Many people, friend and foe alike, have also suggested additional accountability (or perhaps more accurately, transparency) for school choice programs. They want to know if students using the programs are performing better academically than their cohorts in public schools.

 

At SCO, we agree that the measurement of academic performance is important. To that end, we have repeatedly pushed to have longitudinal analysis conducted on voucher student test data. After all, all students using an EdChoice Scholarship in Ohio take the state assessment test. Despite high profile studies in Florida, Washington, DC, and Milwaukee, we have not been able to get a similar study done in Ohio. That is soon going to change.

 

The recently passed state budget included language that will increase public transparency of the scholarship programs and give parents additional information to help them make informed decisions about their children’s education. The new language will require the Ohio Department of Education to:

§         Compile and organize test scores of voucher students on a statewide, school district, and private school basis

§         Post voucher student performance to the website each year (without identifying individual students)

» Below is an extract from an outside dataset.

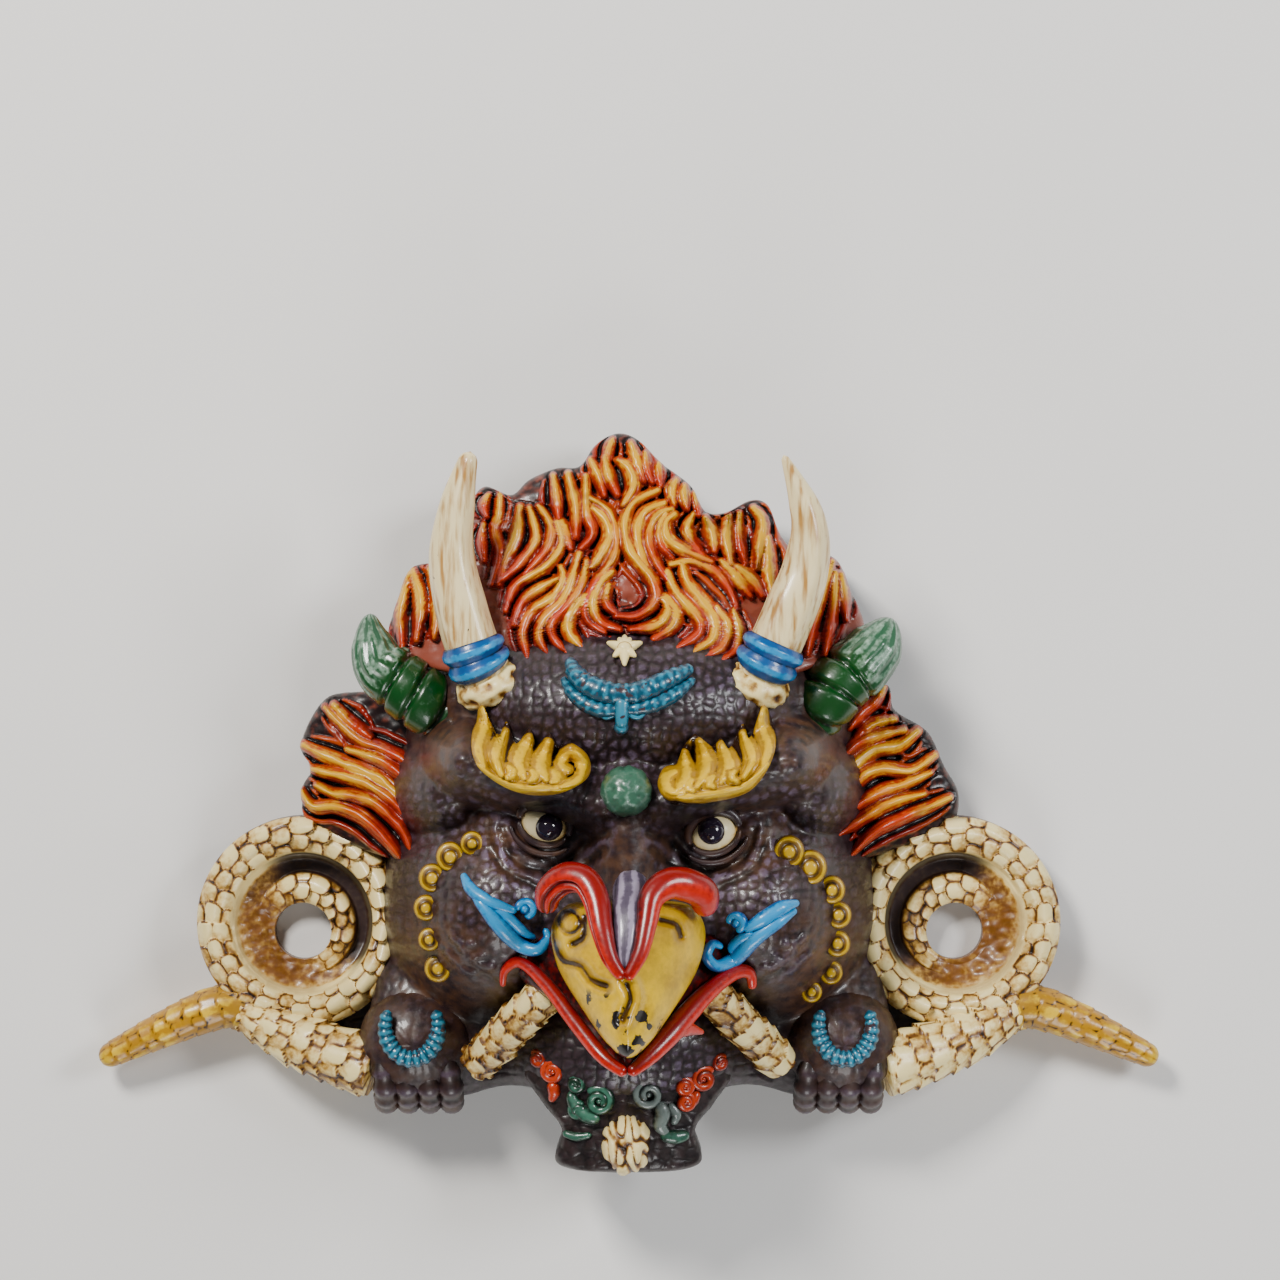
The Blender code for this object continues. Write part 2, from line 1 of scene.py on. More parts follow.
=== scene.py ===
"""A painted cham mask of a horned garuda, one casting that lies on its back.

Shapes are laid out on the carving grid: the mask is 180 units wide, x runs to the viewer's right,
y to the crown and z out of the face. A piece is scaled to the frame when it is placed.
"""
import math

import bpy
import numpy as np
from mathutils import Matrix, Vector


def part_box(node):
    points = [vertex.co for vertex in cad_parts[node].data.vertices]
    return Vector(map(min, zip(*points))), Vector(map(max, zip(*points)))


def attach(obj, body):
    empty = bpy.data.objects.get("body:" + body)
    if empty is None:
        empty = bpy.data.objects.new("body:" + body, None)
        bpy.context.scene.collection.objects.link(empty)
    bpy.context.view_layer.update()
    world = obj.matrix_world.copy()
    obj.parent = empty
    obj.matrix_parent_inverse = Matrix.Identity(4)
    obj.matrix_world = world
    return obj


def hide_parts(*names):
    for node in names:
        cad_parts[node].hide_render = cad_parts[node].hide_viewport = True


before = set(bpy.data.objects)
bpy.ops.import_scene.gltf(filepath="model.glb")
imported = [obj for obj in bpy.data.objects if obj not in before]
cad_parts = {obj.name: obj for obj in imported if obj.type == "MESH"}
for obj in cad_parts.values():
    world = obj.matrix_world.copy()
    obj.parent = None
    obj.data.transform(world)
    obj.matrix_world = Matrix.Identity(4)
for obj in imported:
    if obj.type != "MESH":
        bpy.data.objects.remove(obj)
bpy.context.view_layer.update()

GRID_WIDTH = 180
low_corner, high_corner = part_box("mask")
UNIT = (high_corner[0] - low_corner[0]) / GRID_WIDTH
SIDES = (-1, 1)

# The hollow back: wall, rim, the highest level its roof follows, and the share its sides take
WALL = 4.5
RIM = 6
ROOF_LEVEL = 36
HOLLOW_SIDE = 0.14
# How far round its centre an outline's corners are evened out towards the middle, in radians
SOFTENING = 0.12
# Height of the skin between the face and the coils
COIL_PLATE = 3.5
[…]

§         Notify all eligible parents how voucher students are performing on the state assessment

§         Provide data on their child’s performance annually to the parents of all voucher students and compare the performance to that of similar students who attend the public school that the child would have been assigned

 

In this case, a change of language in the budget is a good thing.  Given that parents are the primary consumer when making decisions about their children’s education, it is important that they know how their children are faring.

 

In addition, we welcome the chance to show policy makers and naysayers what we hear from so many parents….the program works.